Many other authors also show that the knowledge economy is largely concentrated in some regions in the USA based on empirical analysis. For instance, Feldman and Florida (1994) show that the geographic distribution of innovations is heavily concentrated in some states; 11 states, such as New York, California, New Jersey, and Massachusetts, consist of 81 percent of the 4200 innovations. Audretsch and Feldman (1996) exhibit that the distribution of knowledge economy is heavily concentrated in California, followed by New York, New Jersey, and Massachusetts. In contrast, Midwestern states, such as North Dakota, South Dakota, Montana, and Wyoming, demonstrate underdeveloped knowledge economy. Acs et al. (2002) find that 10 states are innovative clusters given that 80% of the total US activity is for innovation and 70% for patents, respectively: California, New Jersey, New York, Pennsylvania, Illinois, Ohio, Texas, Michigan, Massachusetts, and Connecticut.
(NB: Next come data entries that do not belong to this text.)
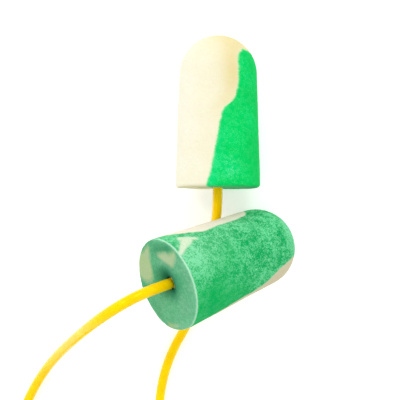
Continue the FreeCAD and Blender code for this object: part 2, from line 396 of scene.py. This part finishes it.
def smooth_field(points, size, seed):
    """Random field from -1 to 1: each corner of a lattice of that size has a random number, and between
    corners they blend by the smoothstep 3f^2 - 2f^3."""
    scaled = points / size
    corner = np.floor(scaled).astype(int)
    part = scaled - corner
    part = part * part * (3.0 - 2.0 * part)
    corner -= corner.min(axis=0)
    table = np.random.default_rng(seed).uniform(-1.0, 1.0, tuple(corner.max(axis=0) + 2))
    total = np.zeros(len(points))
    for offset in itertools.product((0, 1), repeat=3):
        weight = np.prod(np.where(offset, part, 1.0 - part), axis=1)
        total += weight * table[tuple((corner + offset).T)]
    return total


def pits(points, size, seed):
    """0 to 1: round dents, one at a random place in each cube of that size. A dent's depth is
    1 - (distance / half a cube)^2, and the deepest one counts."""
    scaled = points / size
    cube = np.floor(scaled).astype(int)
    low = cube.min(axis=0) - 1
    shape = tuple(cube.max(axis=0) - low + 2)
    places = np.random.default_rng(seed).uniform(0.0, 1.0, (*shape, 3))
    deepest = np.zeros(len(points))
    for offset in itertools.product((-1, 0, 1), repeat=3):
        near = cube + offset
        middle = near + places[tuple((near - low).T)]
        distance = np.linalg.norm(scaled - middle, axis=1)
        deepest = np.maximum(deepest, 1.0 - (distance / 0.5) ** 2)
    return deepest


def eased(points, values):
    """A line through a few (place, height) points: straight between them, with each corner rounded by
    averaging over a short stretch."""
    places, heights = np.array(points).T
    reach = 0.02 * (places[-1] - places[0])
    shifts = np.linspace(-reach, reach, 9)
    return np.mean([np.interp(values + shift, places, heights) for shift in shifts], axis=0)


def patch(across, along, start, end, start_width, end_width):
    """A drop-shaped patch round the line between two points: above zero inside it. Its half width goes
    from one value to the other along the line."""
    start = np.array(start)
    span = np.array(end) - start
    offset = np.stack([across, along], axis=-1) - start
    share = np.clip(offset @ span / (span @ span), 0.0, 1.0)
    distance = np.linalg.norm(offset - share[:, None] * span, axis=1)
    return start_width + (end_width - start_width) * share - distance


def hill(values, middle, width):
    """1 at the middle, falling away on both sides as a bell curve: e^-((values - middle) / width)^2."""
    return np.exp(-(((values - middle) / width) ** 2))


def lesser(first, second):
    """The lesser of two distances in millimetres, rounded off where they meet: -ln(e^-a + e^-b)."""
    return -np.logaddexp(-first, -second)


def plug_axes(base_mount, joint):
    """A plug's base centre and its three directions: sideways and level, up, and towards its dome."""
    record = frame["record"]
    mount = next(m for m in record["mounts"] if m["name"] == base_mount)
    hinge = next(j for j in frame["joints"] if j["name"] == joint)
    ahead = -np.array(mount["axis"])
    sideways = np.cross([0.0, 0.0, 1.0], ahead)
    sideways /= np.linalg.norm(sideways)
    rising = np.cross(ahead, sideways)
    centre = np.array(hinge["pos_m"]) - BEND_DEPTH * ahead
    return centre, sideways, rising, ahead


def plug_profile(rim_round):
    """Radius and distance from the base, from the hole's floor out over the base face and the rounded
    rim, along the tapered side and over the dome. The dimple round the hole is a soft funnel: its depth
    falls off as the square of the distance from its edge."""
    dimple_depth = DIMPLE_RADIUS - HOLE_RADIUS
    funnel = np.linspace(0.0, 1.0, 16)
    dome_start = PLUG_LENGTH - DOME_RADIUS
    rise = np.linspace(0.0, math.pi / 2, 7)
    dome = np.linspace(0.0, math.pi / 2, 74)[1:-1]
    flat = BASE_RADIUS - rim_round
    stretches = [
        (np.linspace(0.3, 1.0, 3) * HOLE_RADIUS, np.full(3, HOLE_DEPTH)),
        (np.full(8, HOLE_RADIUS), np.linspace(HOLE_DEPTH - 0.1 * MM, dimple_depth + 0.1 * MM, 8)),
        (HOLE_RADIUS + (FUNNEL_RADIUS - HOLE_RADIUS) * funnel, dimple_depth * (1.0 - funnel) ** 2),
        (np.linspace(FUNNEL_RADIUS, flat, 32)[1:-1], np.zeros(30)),
        (flat + rim_round * np.sin(rise), rim_round * (1.0 - np.cos(rise))),
        (np.linspace(BASE_RADIUS, DOME_RADIUS, 134)[1:-1], np.linspace(rim_round, dome_start, 134)[1:-1]),
        (DOME_RADIUS * np.cos(dome), dome_start + DOME_RADIUS * np.sin(dome)),
    ]
    radius = np.concatenate([stretch[0] for stretch in stretches])
    along = np.concatenate([stretch[1] for stretch in stretches])
    return radius, along


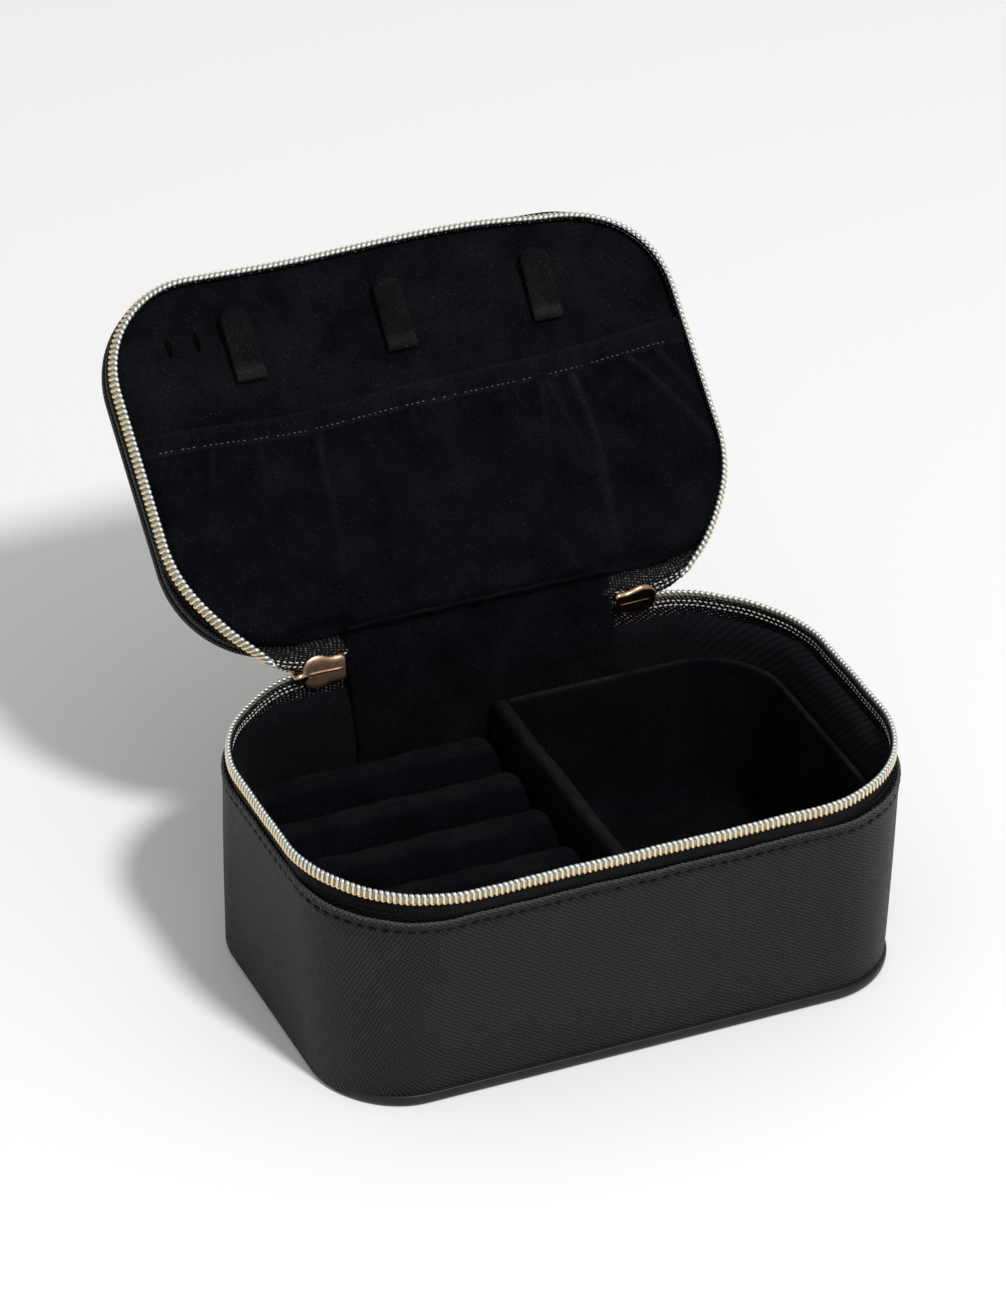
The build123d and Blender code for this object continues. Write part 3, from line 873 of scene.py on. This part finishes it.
def make_liner():
    """The compartment's wall: a thin velvet-covered band that starts and ends at the divider."""
    high = node_box("compartment_liner")[1]
    top, half = high[2], LINER_T / 2
    ring = around(high[0], high[1], 21.0, 0, FINE_LOOP)
    path = ring[ring[:, 0] > node_box("divider_cover")[1][0] - 0.3]
    front = np.nonzero(np.abs(np.diff(path[:, 1])) > 30)[0]
    path = np.roll(path, -(front[0] + 1), 0) if len(front) else path
    path = path[::6]
    tangent = unit(np.gradient(path, axis=0))
    out = xyz(tangent[:, 1], -tangent[:, 0], 0)
    out *= np.sign((out[len(out) // 2] * path[len(path) // 2]).sum())
    arch = np.linspace(0, math.pi, 9)
    cove = ((0.5, 2.6), (1.6, 1.6), (3.4, 1.25), (3.4, 0.1))
    offset = [0] * 8 + list(-half + half * np.cos(arch)) + [-LINER_T] * 8
    offset = np.array(offset + [-LINER_T - reach for reach, rise in cove] + [0])
    height = np.concatenate([np.linspace(FLOOR_Z, top - half, 8), top - half + half * np.sin(arch),
                             np.linspace(top - half - 1, FLOOR_Z + 4.2, 8),
                             [FLOOR_Z + rise for reach, rise in cove], [FLOOR_Z - 0.1]])
    bulge = 0.25 * np.sin(np.clip((height - FLOOR_Z) / (top - FLOOR_Z), 0, 1) * math.pi)
    points = path[:, None] + out[:, None] * (offset - bulge * (offset < -1))[None, :, None]
    points[..., 2] = height
    liner = grid("compartment_velvet", points, VELVET, wrap_v=True, caps=True)
    # Painted highlight along the liner's rim.
    paint(liner, "painted_light", np.exp(-((points[..., 2] - top) / 0.8) ** 2))
    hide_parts("compartment_liner")
    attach(liner, "base")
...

The empirical evidence shows that the knowledge economy is highly clustered in some regions. It can apply to the distribution of KIBS given that they are based on the knowledge economy. In this background, this study explores the geographic distribution of KIBS across the US MSAs by employing a new CQ index in the next section.

1.3 The differences between a traditional LQ and a new CQ

Clusters are defined as geographic concentrations of interconnected businesses, suppliers, and associated institutions in a particular field (Porter 1990). To be specific, a cluster can be explained as a group of interconnected industries gather together in a specific region to share their ideas, produce products, increase the productivity with other companies, and interact with other industries. Therefore, the agglomeration of industries plays an important role in developing clusters.
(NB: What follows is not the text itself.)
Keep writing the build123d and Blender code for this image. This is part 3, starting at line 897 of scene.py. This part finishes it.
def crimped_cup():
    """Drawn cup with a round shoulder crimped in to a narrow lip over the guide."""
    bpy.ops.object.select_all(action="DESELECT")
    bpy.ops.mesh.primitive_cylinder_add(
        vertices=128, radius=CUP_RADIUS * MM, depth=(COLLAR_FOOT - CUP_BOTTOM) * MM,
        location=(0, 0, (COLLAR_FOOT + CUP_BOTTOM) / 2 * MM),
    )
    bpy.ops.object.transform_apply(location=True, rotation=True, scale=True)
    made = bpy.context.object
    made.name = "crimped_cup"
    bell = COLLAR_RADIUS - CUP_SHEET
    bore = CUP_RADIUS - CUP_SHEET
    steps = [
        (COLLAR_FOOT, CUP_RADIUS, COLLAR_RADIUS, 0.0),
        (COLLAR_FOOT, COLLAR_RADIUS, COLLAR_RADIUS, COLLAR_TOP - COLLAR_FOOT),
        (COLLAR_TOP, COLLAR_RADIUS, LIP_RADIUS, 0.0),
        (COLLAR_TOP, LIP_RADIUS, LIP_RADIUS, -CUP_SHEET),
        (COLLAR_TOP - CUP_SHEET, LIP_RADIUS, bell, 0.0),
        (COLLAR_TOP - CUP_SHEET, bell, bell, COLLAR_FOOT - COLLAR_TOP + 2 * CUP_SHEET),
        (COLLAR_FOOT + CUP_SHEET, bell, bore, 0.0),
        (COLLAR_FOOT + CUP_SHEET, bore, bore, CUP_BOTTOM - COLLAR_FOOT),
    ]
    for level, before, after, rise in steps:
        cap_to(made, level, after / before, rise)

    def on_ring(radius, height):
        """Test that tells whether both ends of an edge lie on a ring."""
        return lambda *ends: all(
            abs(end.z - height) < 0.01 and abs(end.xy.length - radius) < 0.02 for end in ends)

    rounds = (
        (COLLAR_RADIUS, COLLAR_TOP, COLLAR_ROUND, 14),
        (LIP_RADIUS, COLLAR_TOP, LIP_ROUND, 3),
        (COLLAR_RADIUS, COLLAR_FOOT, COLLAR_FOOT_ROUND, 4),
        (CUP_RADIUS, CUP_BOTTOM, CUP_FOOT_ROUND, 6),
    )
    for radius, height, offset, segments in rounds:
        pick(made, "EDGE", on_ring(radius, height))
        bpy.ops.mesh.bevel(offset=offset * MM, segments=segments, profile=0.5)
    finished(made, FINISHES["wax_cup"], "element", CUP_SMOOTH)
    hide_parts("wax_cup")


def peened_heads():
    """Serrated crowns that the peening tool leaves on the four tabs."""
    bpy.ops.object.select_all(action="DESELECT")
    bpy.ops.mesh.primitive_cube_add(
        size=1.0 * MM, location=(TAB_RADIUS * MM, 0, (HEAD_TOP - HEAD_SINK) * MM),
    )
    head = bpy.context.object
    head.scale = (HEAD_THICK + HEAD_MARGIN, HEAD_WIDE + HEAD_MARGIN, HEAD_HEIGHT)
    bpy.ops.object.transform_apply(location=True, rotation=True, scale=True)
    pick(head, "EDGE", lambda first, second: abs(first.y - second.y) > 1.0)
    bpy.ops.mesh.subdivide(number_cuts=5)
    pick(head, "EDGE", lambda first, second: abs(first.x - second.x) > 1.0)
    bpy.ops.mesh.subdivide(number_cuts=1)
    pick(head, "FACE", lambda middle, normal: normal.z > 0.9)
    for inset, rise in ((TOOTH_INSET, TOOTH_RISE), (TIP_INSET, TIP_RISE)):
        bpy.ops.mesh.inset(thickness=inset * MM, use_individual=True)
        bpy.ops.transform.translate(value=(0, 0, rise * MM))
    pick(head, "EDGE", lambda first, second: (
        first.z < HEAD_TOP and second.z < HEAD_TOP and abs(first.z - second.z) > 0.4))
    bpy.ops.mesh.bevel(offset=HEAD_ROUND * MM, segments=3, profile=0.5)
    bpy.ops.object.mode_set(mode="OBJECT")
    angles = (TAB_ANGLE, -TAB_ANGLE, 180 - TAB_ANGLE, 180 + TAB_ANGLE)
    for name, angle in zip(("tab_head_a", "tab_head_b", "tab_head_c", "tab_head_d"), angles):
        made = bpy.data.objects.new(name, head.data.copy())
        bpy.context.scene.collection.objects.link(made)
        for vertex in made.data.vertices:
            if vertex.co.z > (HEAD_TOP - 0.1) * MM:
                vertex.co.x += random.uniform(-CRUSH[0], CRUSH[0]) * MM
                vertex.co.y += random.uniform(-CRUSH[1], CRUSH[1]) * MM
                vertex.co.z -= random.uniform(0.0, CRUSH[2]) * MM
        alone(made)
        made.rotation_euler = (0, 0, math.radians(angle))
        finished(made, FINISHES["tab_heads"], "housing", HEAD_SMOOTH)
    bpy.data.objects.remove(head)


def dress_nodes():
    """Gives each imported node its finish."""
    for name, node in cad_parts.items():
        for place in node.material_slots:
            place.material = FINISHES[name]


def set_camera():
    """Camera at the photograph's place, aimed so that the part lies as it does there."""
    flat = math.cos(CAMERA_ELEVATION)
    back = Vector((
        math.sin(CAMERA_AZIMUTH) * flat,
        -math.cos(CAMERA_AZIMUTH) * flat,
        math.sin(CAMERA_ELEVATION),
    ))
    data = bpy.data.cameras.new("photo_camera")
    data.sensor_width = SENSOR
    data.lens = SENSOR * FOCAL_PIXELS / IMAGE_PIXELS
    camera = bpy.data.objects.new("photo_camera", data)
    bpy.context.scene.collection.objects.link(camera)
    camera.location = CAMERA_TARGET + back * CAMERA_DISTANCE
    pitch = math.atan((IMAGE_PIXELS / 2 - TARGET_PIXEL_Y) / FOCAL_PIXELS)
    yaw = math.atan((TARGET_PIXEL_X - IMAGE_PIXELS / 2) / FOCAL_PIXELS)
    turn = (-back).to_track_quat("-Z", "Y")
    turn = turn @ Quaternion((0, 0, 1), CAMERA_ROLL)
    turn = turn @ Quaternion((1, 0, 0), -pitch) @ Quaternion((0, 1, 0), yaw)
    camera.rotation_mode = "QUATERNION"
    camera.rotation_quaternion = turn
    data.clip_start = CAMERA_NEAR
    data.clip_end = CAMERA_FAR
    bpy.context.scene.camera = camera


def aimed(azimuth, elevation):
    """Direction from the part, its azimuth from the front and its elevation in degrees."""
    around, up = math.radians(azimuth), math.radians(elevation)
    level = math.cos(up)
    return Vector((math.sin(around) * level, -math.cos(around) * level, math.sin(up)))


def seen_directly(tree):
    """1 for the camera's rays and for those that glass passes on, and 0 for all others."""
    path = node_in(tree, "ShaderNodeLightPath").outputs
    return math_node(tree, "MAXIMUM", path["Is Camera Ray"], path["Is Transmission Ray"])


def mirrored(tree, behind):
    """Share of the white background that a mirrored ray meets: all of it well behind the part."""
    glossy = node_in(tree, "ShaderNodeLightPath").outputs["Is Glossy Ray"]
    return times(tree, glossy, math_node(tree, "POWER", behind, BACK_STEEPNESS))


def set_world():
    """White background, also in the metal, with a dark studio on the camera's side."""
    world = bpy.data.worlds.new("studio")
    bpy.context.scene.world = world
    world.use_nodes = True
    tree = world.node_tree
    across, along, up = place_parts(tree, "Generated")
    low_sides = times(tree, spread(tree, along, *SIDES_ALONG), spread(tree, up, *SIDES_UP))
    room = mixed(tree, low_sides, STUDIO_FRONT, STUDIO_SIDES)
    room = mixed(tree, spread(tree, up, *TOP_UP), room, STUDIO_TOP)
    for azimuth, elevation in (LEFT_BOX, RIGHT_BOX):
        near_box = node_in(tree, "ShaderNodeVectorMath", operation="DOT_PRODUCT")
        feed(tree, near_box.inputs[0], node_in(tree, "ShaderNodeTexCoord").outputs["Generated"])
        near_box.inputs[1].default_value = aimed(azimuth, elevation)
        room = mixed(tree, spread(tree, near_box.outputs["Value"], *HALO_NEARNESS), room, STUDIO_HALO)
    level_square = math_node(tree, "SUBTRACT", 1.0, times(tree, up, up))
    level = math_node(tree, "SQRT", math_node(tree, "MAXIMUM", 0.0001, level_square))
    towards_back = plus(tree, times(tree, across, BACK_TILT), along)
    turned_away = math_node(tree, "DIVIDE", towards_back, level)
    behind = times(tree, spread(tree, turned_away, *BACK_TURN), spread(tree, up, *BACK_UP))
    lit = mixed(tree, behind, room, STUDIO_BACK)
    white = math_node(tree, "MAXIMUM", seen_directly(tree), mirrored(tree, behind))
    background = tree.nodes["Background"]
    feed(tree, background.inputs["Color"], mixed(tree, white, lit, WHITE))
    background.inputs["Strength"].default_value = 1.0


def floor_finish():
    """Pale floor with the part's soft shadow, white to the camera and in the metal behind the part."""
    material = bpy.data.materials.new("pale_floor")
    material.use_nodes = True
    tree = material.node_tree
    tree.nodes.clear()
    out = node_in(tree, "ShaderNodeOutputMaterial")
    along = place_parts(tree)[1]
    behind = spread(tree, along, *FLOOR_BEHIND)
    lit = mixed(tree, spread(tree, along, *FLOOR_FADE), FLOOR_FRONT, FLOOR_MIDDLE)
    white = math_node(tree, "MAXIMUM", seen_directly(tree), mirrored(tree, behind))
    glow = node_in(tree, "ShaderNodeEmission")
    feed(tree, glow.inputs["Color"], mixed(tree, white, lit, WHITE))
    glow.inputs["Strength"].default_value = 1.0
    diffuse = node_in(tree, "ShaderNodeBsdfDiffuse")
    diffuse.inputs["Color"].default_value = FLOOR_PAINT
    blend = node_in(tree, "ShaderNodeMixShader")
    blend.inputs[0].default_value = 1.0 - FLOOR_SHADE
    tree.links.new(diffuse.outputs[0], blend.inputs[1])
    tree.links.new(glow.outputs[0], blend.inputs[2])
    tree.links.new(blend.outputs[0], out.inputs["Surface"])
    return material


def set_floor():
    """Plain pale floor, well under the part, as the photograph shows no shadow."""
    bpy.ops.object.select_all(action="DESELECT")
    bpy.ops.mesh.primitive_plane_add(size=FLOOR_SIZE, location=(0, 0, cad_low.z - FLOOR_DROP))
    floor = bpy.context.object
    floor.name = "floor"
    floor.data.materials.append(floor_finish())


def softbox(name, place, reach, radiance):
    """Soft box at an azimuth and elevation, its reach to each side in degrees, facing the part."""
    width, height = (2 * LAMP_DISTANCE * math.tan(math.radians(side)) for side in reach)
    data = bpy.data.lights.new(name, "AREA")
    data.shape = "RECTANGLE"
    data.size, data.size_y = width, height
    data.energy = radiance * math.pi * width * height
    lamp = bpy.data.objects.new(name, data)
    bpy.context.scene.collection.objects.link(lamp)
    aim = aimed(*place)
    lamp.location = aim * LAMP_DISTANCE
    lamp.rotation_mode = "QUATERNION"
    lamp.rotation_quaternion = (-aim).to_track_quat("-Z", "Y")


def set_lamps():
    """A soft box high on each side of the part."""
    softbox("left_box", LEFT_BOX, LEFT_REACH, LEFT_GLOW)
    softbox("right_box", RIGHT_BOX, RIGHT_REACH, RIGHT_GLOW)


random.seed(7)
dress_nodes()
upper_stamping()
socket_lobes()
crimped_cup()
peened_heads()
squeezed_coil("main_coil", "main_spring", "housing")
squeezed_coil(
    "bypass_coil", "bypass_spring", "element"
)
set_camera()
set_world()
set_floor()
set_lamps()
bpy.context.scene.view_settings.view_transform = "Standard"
However, most prior studies have employed a location quotient (LQ) index to highlight industrial clusters in regions, which cannot consider the agglomeration of industries (see, e.g., Austrian 2000; Billings and Johnson 2012; Carroll et al. 2008; Fallick et al. 2006; Fernhaber et al. 2008; O’Donoghue and Gleave 2004; Woodward and Guimarães 2009; Zook 2000). For example, Henderson and Ono (2008) highlight location patterns of manufacturing by analyzing County Business Patterns based on the LQ. The LQ index is calculated as follows:

$$LQ_{ij} = \frac{{\frac{{e_{ij} }}{{e_{j} }}}}{{\frac{{E_{i} }}{E}}}$$
(1)

where LQij = location quotient, i = industries, e = employment, j = MSAs, and E = employment in all MSAs.

As we can see the equation above, while LQ may be a valuable way of quantifying the number of workers or the size of industries in the region, it has a serious problem to measure the magnitude of clusters. This is because it relies only on the number of workers. In contrast, a new CQ proposed by this article considers both the number of industries and workers as follows:

$$CQ_{ij} = \frac{{\left( {IQ_{ij} + EQ_{ij} } \right)}}{2} = \frac{1}{2}\left( {\frac{{\frac{{i_{ij} }}{{i_{j} }}}}{{\frac{{I_{i} }}{I}}} + \frac{{\frac{{e_{ij} }}{{e_{j} }}}}{{\frac{{E_{i} }}{E}}}} \right)$$
(2)

where CQij = cluster quotient, IQij = Industry Quotient, EQij = Employment Quotient, i = industries, e = employment, j = MSAs, I = industries in all MSAs, and E = employment in all MSAs. In the index, a CQ greater than 1 indicates that the region has a greater share of the cluster than the case in the reference area. If a CQ is equal to 1, then the region has the same share of the cluster as it does in the reference area.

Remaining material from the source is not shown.